▶ **Your task**:
Below are several entries. Transcribe exactly those lines that fall from the one with "const centre = onArm(0, along, 0, 0);" through the one with "zip(*points))), Vector(map(max, zip(*points)))", end lines included.

● ● ● ● ● ● ●

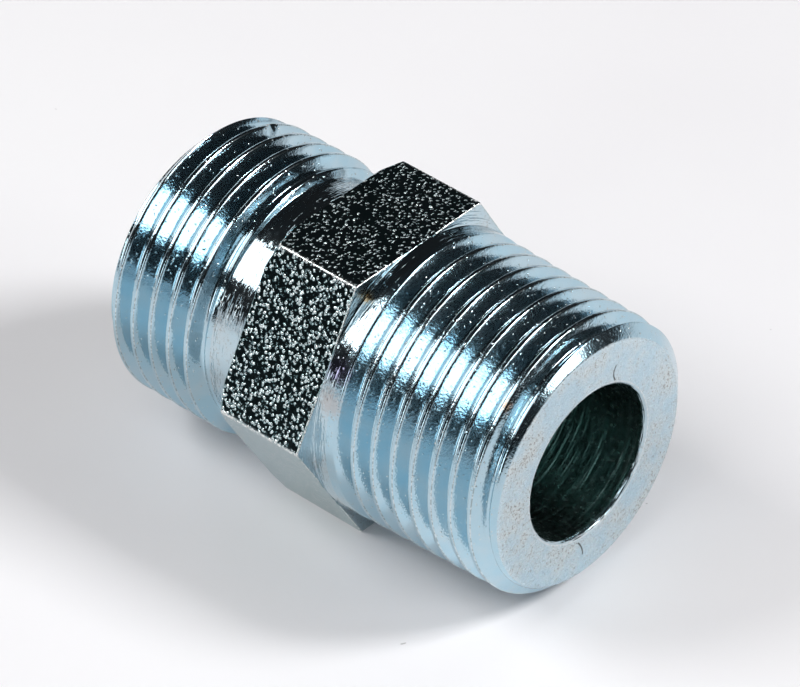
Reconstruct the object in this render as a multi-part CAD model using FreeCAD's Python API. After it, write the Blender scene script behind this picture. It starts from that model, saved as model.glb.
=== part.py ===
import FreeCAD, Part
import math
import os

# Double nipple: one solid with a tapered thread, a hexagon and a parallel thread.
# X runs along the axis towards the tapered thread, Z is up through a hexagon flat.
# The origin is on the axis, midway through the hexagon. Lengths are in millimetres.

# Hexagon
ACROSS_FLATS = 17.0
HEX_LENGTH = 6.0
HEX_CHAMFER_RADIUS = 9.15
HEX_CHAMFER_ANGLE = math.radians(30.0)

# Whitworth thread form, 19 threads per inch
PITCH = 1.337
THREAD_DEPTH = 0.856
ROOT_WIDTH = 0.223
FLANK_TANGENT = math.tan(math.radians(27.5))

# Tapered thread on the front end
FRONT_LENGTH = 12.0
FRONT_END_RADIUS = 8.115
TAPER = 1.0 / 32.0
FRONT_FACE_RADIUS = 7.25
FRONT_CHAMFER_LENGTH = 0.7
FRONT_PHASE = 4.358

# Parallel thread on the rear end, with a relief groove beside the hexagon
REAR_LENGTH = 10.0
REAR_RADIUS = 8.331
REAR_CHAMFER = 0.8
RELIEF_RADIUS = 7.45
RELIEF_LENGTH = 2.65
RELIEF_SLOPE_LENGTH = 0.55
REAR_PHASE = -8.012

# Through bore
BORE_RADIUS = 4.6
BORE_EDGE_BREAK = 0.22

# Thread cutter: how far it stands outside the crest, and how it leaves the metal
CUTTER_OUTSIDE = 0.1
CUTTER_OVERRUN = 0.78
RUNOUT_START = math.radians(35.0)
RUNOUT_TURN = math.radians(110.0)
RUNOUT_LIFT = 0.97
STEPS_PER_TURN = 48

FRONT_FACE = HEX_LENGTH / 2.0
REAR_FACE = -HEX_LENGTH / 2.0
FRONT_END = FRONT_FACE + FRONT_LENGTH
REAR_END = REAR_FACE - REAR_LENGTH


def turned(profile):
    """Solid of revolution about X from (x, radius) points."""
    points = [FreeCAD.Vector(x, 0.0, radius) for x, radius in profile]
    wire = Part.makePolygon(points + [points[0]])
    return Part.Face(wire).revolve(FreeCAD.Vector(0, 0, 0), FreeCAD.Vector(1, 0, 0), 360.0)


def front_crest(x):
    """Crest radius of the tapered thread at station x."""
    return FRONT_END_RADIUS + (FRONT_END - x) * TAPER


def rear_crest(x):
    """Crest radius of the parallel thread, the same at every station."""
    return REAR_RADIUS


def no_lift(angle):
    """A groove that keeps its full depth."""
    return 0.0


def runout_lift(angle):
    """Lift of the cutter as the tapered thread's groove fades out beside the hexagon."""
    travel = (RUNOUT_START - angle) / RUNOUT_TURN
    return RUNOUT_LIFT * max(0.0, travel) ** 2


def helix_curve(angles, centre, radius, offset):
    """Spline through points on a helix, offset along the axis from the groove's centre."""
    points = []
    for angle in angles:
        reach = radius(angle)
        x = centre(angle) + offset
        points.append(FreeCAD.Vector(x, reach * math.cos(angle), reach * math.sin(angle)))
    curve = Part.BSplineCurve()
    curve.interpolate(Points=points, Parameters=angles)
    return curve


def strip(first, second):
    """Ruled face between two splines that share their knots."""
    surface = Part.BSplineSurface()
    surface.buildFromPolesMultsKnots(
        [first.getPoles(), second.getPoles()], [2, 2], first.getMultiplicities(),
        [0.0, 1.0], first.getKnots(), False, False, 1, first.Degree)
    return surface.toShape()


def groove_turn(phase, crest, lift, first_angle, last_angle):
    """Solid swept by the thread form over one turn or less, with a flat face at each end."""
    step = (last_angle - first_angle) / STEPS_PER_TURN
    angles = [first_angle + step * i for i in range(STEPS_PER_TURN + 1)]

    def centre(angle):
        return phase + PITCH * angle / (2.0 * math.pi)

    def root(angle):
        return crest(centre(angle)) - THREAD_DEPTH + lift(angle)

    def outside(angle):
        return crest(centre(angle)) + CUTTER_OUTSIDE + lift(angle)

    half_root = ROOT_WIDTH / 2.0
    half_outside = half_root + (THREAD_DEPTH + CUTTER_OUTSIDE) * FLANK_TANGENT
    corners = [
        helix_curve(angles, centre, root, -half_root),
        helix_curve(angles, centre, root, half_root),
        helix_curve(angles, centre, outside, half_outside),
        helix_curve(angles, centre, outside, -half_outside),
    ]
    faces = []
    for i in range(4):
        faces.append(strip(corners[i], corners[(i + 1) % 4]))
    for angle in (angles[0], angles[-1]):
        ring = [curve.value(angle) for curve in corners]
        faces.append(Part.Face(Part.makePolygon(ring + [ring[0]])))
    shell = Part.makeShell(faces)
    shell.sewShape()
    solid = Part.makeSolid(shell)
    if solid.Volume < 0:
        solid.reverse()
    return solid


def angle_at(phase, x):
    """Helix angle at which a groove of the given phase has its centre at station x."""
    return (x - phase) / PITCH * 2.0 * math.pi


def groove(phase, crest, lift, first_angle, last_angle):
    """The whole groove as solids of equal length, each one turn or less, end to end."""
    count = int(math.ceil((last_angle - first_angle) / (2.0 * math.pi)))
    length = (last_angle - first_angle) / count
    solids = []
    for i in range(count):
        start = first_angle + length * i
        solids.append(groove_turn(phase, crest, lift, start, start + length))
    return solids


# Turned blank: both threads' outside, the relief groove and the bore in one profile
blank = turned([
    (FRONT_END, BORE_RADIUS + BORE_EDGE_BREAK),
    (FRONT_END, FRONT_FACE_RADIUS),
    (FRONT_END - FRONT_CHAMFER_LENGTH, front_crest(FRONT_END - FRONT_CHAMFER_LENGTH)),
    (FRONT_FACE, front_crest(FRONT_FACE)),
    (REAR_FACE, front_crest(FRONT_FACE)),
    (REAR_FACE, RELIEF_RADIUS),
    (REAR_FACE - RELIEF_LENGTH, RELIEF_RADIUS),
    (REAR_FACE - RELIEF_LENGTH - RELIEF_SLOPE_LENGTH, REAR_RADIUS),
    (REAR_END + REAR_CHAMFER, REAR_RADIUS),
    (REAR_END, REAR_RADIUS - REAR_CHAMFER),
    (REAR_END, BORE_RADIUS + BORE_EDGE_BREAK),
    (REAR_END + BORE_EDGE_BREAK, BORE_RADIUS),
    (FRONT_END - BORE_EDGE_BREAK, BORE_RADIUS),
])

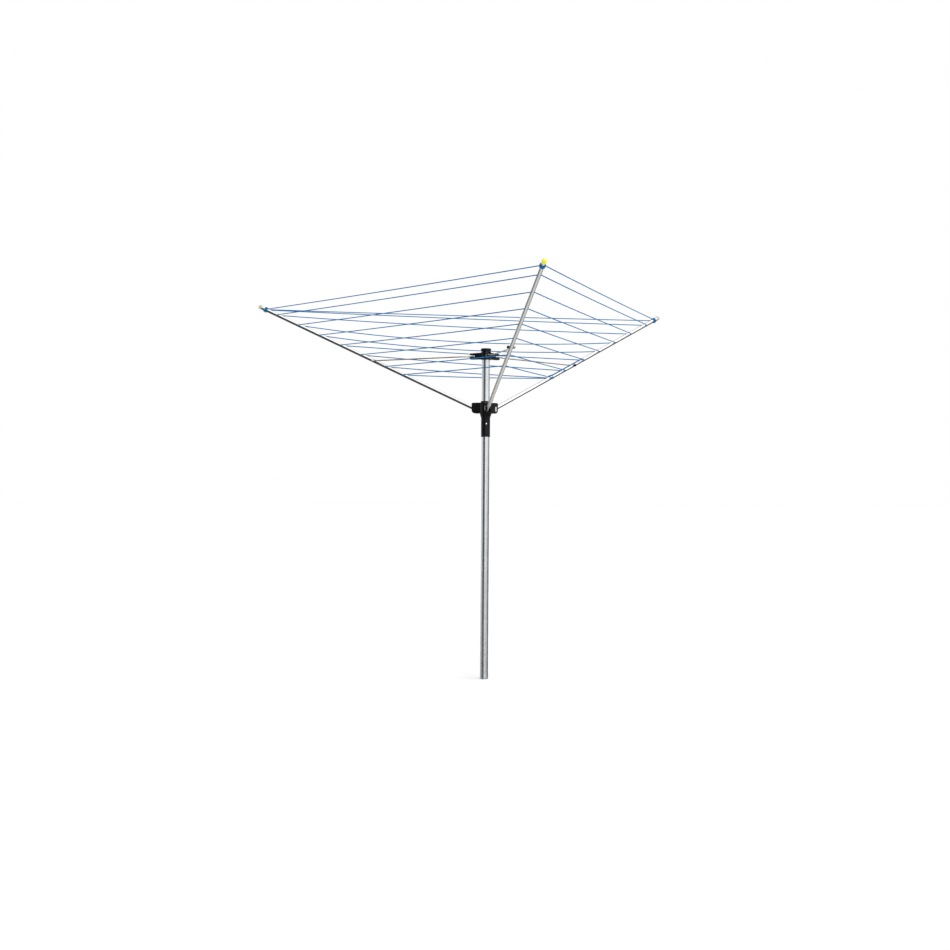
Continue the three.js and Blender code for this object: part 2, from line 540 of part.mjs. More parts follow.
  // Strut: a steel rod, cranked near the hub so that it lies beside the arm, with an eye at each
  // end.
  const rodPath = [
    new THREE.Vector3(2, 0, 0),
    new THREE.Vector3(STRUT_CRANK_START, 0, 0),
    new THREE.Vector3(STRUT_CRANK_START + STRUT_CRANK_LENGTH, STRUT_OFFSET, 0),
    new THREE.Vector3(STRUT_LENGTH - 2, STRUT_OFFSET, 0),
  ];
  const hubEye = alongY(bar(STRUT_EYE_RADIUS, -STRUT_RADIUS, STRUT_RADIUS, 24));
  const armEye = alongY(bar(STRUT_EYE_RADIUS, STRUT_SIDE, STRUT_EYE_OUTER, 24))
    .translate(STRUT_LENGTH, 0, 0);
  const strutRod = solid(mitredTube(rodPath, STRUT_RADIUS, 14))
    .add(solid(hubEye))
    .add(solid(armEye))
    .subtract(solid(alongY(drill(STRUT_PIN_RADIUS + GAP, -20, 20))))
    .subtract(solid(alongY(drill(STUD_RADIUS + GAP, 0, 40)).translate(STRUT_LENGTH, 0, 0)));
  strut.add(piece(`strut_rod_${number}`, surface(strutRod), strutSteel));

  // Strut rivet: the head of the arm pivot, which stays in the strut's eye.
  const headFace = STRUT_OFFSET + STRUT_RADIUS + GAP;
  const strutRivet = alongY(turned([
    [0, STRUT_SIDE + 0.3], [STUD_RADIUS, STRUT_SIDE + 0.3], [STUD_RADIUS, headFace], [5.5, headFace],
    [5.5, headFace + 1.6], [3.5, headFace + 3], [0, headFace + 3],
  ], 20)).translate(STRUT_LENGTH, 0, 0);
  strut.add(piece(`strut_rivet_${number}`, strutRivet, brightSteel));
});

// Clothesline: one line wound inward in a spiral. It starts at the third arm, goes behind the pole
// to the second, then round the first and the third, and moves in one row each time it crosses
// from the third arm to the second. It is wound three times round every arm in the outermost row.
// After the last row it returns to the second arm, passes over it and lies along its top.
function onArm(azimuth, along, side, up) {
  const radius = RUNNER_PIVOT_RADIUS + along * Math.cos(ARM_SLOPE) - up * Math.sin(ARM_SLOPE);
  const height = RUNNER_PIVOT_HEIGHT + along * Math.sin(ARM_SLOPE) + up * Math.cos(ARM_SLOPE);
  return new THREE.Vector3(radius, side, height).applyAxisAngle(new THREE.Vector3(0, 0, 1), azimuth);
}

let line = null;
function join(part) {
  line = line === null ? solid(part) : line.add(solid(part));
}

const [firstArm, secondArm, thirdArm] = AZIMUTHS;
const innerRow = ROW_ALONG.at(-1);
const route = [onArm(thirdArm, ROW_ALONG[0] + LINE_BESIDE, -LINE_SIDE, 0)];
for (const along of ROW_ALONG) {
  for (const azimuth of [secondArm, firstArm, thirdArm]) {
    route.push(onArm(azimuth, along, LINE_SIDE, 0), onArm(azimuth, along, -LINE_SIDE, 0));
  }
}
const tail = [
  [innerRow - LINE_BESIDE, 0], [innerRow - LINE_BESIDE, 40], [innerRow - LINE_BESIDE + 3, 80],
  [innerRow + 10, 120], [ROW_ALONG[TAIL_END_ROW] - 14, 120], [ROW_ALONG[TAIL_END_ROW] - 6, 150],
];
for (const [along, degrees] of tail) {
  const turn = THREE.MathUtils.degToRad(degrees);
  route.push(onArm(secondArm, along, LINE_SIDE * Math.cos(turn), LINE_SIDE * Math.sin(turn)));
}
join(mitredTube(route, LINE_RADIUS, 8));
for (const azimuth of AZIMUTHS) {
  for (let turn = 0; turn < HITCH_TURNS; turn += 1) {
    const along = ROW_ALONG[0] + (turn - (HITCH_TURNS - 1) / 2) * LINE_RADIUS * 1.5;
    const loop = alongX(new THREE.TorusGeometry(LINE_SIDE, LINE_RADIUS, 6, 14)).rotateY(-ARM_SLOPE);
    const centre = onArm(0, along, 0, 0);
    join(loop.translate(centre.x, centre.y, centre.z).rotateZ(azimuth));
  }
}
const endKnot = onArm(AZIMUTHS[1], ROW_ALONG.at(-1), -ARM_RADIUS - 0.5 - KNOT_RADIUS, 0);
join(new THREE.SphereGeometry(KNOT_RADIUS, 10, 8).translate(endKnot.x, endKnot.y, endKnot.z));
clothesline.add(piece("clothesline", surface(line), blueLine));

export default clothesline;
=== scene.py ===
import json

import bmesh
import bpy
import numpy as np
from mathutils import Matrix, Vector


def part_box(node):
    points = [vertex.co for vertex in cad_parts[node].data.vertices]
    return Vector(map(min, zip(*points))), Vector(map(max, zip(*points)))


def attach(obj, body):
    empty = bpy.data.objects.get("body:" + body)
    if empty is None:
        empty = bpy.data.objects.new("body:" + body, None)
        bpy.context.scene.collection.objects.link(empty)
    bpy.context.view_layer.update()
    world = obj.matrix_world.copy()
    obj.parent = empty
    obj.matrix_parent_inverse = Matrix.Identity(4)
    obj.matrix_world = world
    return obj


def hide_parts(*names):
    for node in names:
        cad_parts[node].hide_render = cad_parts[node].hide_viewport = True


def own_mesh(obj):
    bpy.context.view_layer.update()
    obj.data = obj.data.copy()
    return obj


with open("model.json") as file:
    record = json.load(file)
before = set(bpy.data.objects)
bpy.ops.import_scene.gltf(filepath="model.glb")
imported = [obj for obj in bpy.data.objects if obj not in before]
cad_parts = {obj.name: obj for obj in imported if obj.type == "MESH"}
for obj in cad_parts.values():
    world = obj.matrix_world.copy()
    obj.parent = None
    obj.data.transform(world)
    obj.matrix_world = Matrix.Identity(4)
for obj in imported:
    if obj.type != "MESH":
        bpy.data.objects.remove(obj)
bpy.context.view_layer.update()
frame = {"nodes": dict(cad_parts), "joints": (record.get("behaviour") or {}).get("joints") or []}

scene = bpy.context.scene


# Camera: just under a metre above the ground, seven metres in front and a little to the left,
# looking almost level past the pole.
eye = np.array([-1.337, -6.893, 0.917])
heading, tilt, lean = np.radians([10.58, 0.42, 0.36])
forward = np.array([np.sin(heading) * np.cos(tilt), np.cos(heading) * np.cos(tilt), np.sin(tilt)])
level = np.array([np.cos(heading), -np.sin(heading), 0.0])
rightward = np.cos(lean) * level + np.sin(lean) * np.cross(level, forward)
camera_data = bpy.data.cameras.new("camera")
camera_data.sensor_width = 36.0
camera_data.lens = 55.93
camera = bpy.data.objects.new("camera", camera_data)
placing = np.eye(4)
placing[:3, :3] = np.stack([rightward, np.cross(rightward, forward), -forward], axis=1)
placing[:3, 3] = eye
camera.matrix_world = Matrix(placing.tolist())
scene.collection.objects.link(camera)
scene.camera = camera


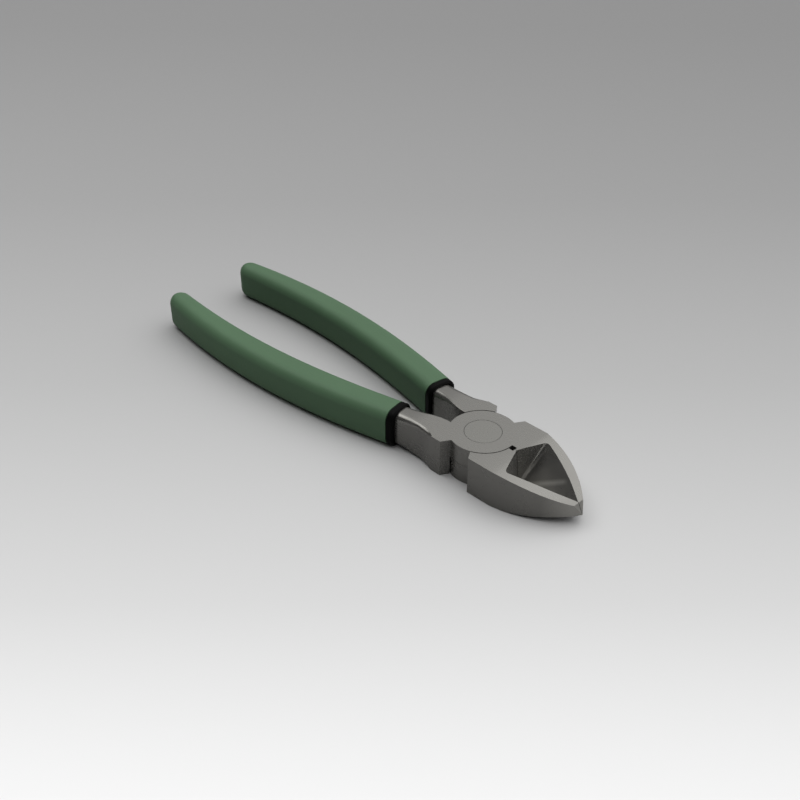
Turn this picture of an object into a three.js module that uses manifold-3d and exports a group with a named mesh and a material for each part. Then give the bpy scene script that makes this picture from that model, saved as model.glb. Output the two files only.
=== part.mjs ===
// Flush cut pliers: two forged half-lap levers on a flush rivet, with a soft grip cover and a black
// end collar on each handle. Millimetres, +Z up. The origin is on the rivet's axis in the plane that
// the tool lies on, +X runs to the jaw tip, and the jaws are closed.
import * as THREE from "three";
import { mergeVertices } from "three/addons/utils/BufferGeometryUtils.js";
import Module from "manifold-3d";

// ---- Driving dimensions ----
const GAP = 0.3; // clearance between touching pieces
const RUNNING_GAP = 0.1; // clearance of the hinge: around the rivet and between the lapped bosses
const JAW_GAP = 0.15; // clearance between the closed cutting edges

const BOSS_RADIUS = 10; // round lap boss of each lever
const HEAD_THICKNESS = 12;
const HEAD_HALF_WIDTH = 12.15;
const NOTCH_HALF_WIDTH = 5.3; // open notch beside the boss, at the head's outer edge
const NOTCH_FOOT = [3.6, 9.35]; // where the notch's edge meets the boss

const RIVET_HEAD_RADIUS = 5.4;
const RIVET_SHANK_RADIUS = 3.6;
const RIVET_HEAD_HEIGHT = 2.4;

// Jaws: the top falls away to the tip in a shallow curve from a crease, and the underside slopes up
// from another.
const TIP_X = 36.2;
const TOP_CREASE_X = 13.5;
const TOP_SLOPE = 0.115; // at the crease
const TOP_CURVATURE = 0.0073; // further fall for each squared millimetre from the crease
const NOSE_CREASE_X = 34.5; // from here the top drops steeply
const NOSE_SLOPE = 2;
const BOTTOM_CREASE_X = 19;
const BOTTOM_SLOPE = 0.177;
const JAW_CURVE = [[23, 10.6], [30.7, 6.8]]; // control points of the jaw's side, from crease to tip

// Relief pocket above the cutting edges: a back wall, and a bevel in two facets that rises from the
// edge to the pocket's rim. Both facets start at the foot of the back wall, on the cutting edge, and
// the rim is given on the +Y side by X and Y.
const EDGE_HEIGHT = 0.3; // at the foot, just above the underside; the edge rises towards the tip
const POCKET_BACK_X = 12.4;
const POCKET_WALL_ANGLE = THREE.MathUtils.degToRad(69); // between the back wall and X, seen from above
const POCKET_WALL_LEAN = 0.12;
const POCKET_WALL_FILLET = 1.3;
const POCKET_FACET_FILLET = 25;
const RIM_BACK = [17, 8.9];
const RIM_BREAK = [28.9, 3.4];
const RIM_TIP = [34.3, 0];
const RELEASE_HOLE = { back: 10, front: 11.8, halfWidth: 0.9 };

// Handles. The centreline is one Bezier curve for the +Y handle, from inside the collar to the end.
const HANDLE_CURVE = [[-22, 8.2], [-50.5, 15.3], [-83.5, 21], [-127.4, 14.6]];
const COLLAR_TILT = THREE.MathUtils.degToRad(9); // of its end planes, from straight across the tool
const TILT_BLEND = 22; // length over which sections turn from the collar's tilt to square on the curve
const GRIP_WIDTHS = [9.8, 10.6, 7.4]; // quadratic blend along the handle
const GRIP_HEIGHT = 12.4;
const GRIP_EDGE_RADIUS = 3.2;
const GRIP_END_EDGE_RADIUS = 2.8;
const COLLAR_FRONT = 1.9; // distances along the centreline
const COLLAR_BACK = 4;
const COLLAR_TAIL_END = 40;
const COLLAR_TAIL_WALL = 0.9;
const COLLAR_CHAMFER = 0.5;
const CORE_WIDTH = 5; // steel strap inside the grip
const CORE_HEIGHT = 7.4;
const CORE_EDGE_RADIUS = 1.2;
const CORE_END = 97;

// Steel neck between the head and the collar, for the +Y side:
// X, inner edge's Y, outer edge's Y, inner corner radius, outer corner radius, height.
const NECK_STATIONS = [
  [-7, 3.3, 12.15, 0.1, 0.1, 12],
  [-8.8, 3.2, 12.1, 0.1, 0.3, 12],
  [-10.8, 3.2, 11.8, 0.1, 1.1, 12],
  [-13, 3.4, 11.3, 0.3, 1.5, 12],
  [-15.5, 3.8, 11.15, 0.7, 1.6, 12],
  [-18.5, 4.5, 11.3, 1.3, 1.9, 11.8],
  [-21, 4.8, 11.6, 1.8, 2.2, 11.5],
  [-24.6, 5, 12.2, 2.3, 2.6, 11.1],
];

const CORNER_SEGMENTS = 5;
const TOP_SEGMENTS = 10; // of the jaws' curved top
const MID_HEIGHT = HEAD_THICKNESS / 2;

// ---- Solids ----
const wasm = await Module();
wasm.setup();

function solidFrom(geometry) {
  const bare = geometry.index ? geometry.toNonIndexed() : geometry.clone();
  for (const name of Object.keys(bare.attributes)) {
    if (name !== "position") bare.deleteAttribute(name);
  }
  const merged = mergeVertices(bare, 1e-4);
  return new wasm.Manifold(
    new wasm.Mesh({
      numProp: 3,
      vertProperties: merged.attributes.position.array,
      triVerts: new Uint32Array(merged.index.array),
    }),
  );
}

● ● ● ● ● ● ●

▶ **Exercise output**:
    const centre = onArm(0, along, 0, 0);
    join(loop.translate(centre.x, centre.y, centre.z).rotateZ(azimuth));
  }
}
const endKnot = onArm(AZIMUTHS[1], ROW_ALONG.at(-1), -ARM_RADIUS - 0.5 - KNOT_RADIUS, 0);
join(new THREE.SphereGeometry(KNOT_RADIUS, 10, 8).translate(endKnot.x, endKnot.y, endKnot.z));
clothesline.add(piece("clothesline", surface(line), blueLine));

export default clothesline;
=== scene.py ===
import json

import bmesh
import bpy
import numpy as np
from mathutils import Matrix, Vector


def part_box(node):
    points = [vertex.co for vertex in cad_parts[node].data.vertices]
    return Vector(map(min, zip(*points))), Vector(map(max, zip(*points)))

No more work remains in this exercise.